Explore with packs, exploit with pipelines

The mental model we landed on, and wrote into the agent's skill file, is one line: explore with packs, exploit with pipelines.

While exploring, the agent calls packs directly — because exploration needs the agent in the loop. It inspects the research before deciding how to slide it; it retries with different inputs; it branches on an intermediate result; it pauses to ask the user. Pipelines are deliberately linear and fail-fast — no branching, no loops, no human-in-the-middle — so anything needing control flow stays a direct pack call. That constraint is a feature: it keeps pipelines simple enough to be reliable and reproducible.

Once the sequence is settled, the agent codifies it with one MCP call:

// helmdeck__pipeline-create
{
"name": "weekly-k8s-brief",
"steps": [
{ "id": "research", "pack": "research.deep",
"input": { "query": "${{ inputs.topic }}", "model": "openrouter/auto" } },
{ "id": "ground", "pack": "content.ground",
"input": { "text": "${{ steps.research.output.synthesis }}", "rewrite": true } },
{ "id": "deck", "pack": "slides.render",
"input": { "markdown": "${{ steps.ground.output.grounded_text }}", "format": "pdf" } }
]
}

From then on the workflow is one call returning a run_id — the agent polls helmdeck__pipeline-run-status instead of babysitting three round-trips. The templating and session-threading happen server-side; the whole thing is audited as a unit and replayable. And because a pipeline is just a resource, any actor can run it: the user from the UI, a different agent over MCP, and — landing next — a cron schedule or a GitHub webhook, all calling the same stored definition.

The discipline that makes this safe is the same one we apply everywhere: the output-templating resolver works on the decoded JSON tree, resolves in a single pass (so a resolved value is never re-scanned for references), and re-marshals through the JSON encoder — a resolved value can neither break out of its position nor trigger a second-order injection. An unresolved reference is a loud failure, never a silent empty.
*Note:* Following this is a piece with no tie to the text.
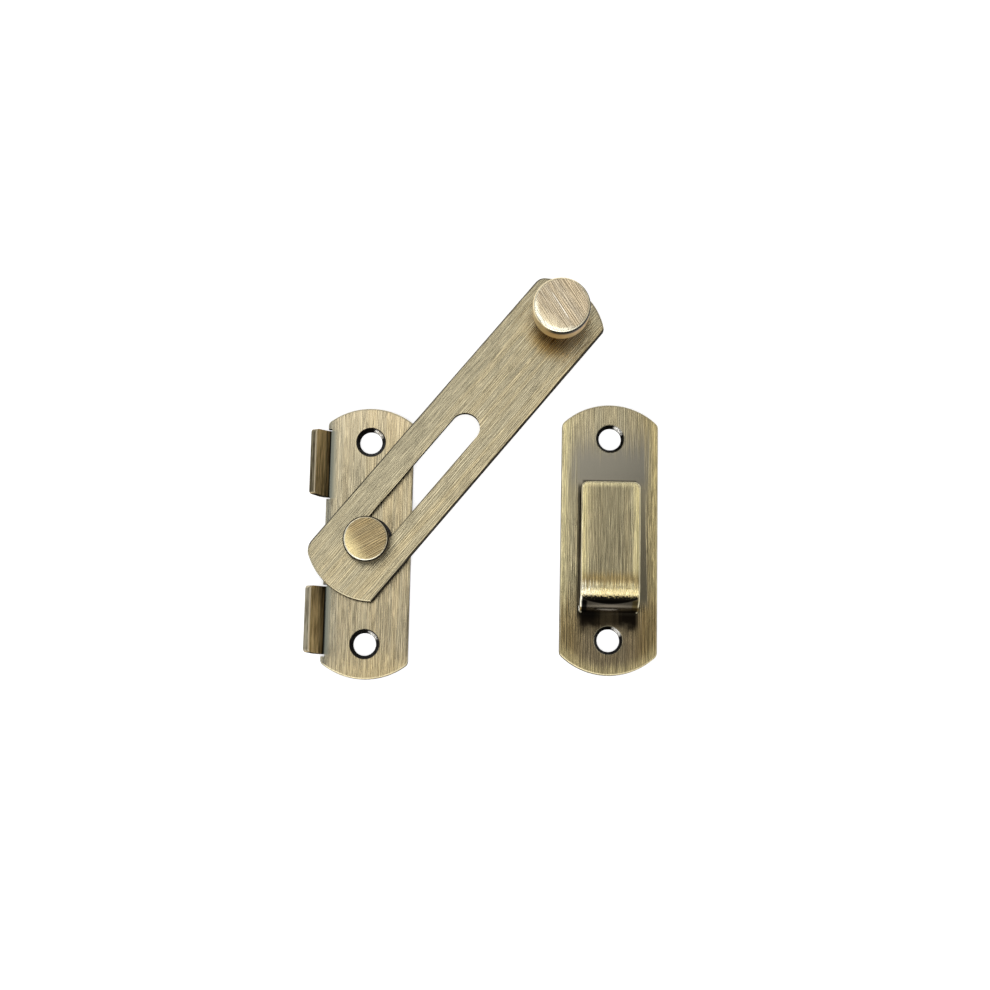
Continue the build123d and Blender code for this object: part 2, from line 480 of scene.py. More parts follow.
@dataclass
class SheetPiece:
    """A brushed sheet piece with walls painted dark as shade, a painted highlight on its rounded rim and a plain
    back.

    Spans named after a rim, a wall or an underside are values of the surface normal.
    """

    node: str
    brushing: Brushing
    centre: Point = ORIGIN
    # Near-black colour painted on the walls as shade.
    edge: Colour = srgb(34, 30, 24)
    # Painted highlight on the rounded rim.
    rim: Tint = Tint(srgb(236, 226, 192), 0.55)
    rim_start: Span = (0.60, 0.82)
    rim_end: Span = (0.93, 0.995)
    wall: Span = (0.62, 0.18)
    wall_roughness: float = 0.45
    shade: Tint = Tint(srgb(26, 22, 17), 0.0)
    shade_from: float = -39.0
    shade_reach: Span = (0.75, 0.92)
    shade_rim: Span = (0.995, 0.95)
    underside: Span = (0.35, 0.8)
    back: Tones = (srgb(132, 119, 90), srgb(112, 100, 74))
    mottle_scale: float = 260.0
    mottle: Span = (0.3, 0.7)
    roughness: float = 0.22
    anisotropic: float = 0.4

    def marks(self, graph: Graph, face: Socket) -> Look:
        """Add the piece's own marks to its brushed face: a plain sheet has none.

        Args:
            graph: The material's graph.
            face: The brushed colour.

        Returns:
            The face with its marks.
        """
        return Look(face, 0.0)

    def holes(self, graph: Graph, colour: Socket) -> Socket:
        """Paint shade into the screw holes: a plain sheet has none.

        Args:
            graph: The material's graph.
            colour: The colour so far.

        Returns:
            The colour with painted shade in the screw holes.
        """
        return colour

    def without_rim_highlight(self, graph: Graph) -> object:
        """Return 1 where no highlight is painted on the rounded rim: nowhere on a flat sheet."""
        return 0.0

    def edges(self, graph: Graph, colour: Socket) -> Socket:
        """Paint a highlight on the rounded rim and paint shade on every wall that stands square to the sheet.

        Args:
            graph: The material's graph.
            colour: The face's colour.

        Returns:
            The colour with its edges.
        """
        upward = graph.facing()[2]
        rim = graph.math("SUBTRACT", graph.ramp(upward, *self.rim_start), graph.ramp(upward, *self.rim_end))
        rim = graph.product(rim, graph.math("SUBTRACT", 1.0, self.without_rim_highlight(graph)))
        # Painted highlight on the rim, then painted shade on the walls.
        colour = graph.lay(colour, rim, self.rim)
        return graph.mix(self.walls(graph), self.shaded(graph, colour), self.edge)

    def walls(self, graph: Graph) -> Socket:
        """Return 1 on every wall that stands square to the sheet."""
        return graph.ramp(graph.math("ABSOLUTE", graph.facing()[2]), *self.wall)

    def shaded(self, graph: Graph, colour: Socket) -> Socket:
        """Darken the part of the rounded rim that is turned to the dark side.

        Args:
            graph: The material's graph.
            colour: The colour so far.

        Returns:
            The colour with its dark rim.
        """
        if not self.shade.cover:
            return colour
        away = graph.ramp(graph.outward(self.shade_from), *self.shade_reach)
        return graph.lay(colour, graph.product(away, graph.ramp(graph.facing()[2], *self.shade_rim)), self.shade)

    def material(self) -> bpy.types.Material:
        """Build and return the piece's material."""
        graph = Graph(f"brushed_{self.node}")
        lines = self.brushing.lines(graph)
        look = self.marks(graph, lines.colour)
        colour = self.holes(graph, self.edges(graph, look.colour))
        below = graph.ramp(graph.product(graph.facing()[2], -1.0), *self.underside)
        mottle = graph.noise(graph.coordinates.outputs["Object"], self.mottle_scale, detail=4.0)
        colour = graph.mix(below, colour, graph.mix(graph.ramp(mottle, *self.mottle), *self.back))
        keep = graph.math("SUBTRACT", 1.0, graph.math("MAXIMUM", look.smooth, below), clamp=True)
        height = graph.product(lines.height, keep)
        walls = self.walls(graph)
        rough = graph.shifted(self.roughness - LINE_ROUGHNESS / 2, height, LINE_ROUGHNESS)
        rough = graph.shifted(graph.math("ADD", rough, look.rough), walls, self.wall_roughness)
        bare = graph.math("SUBTRACT", 1.0, walls)
        tangent = graph.direction(self.brushing.grain.value)
        return graph.finish(colour, rough, height, LINE_DEPTH, tangent, self.anisotropic, bare)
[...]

We shipped ~13 built-in starters so the feature is useful on day one without anyone writing YAML: grounded deck, grounded blog, research→{deck,podcast,blog}, scrape→ground→blog, and "clone a repo → narrated deck / podcast about it." helmdeck__pipeline-list surfaces them, so the agent's first move on a familiar request is to check whether a pipeline already exists rather than re-deriving it. And the new /pipelines panel in the management UI lets an operator watch a run advance — pending → running → succeeded, per step — which is how you see what your agents have been building.

The signal to watch for

If you're building agent infrastructure, watch for the moment your agent starts doing the same multi-step thing repeatedly. That's the signal that orchestration has escaped the platform and is now living — fragile, un-schedulable, un-auditable — inside a prompt. The instinct is to make the agent better at the dance. The better move is to give it a way to stop dancing: a place to save the sequence as data, parameterize it, and run it by name.

The split that makes it work is explore vs. exploit. Keep the open-ended, judgment-in-the-loop work as direct tool calls — that's what agents are for. But the instant a sequence is known-good and repeatable, the agent's most valuable act is to codify it, because that turns a per-run cost (tokens, latency, mis-threading risk) into a one-time write. The loop closes inside the platform: agents create pipelines, pipelines run packs, packs produce artifacts, artifacts feed agents — every step audited, every credential vaulted, every run reproducible.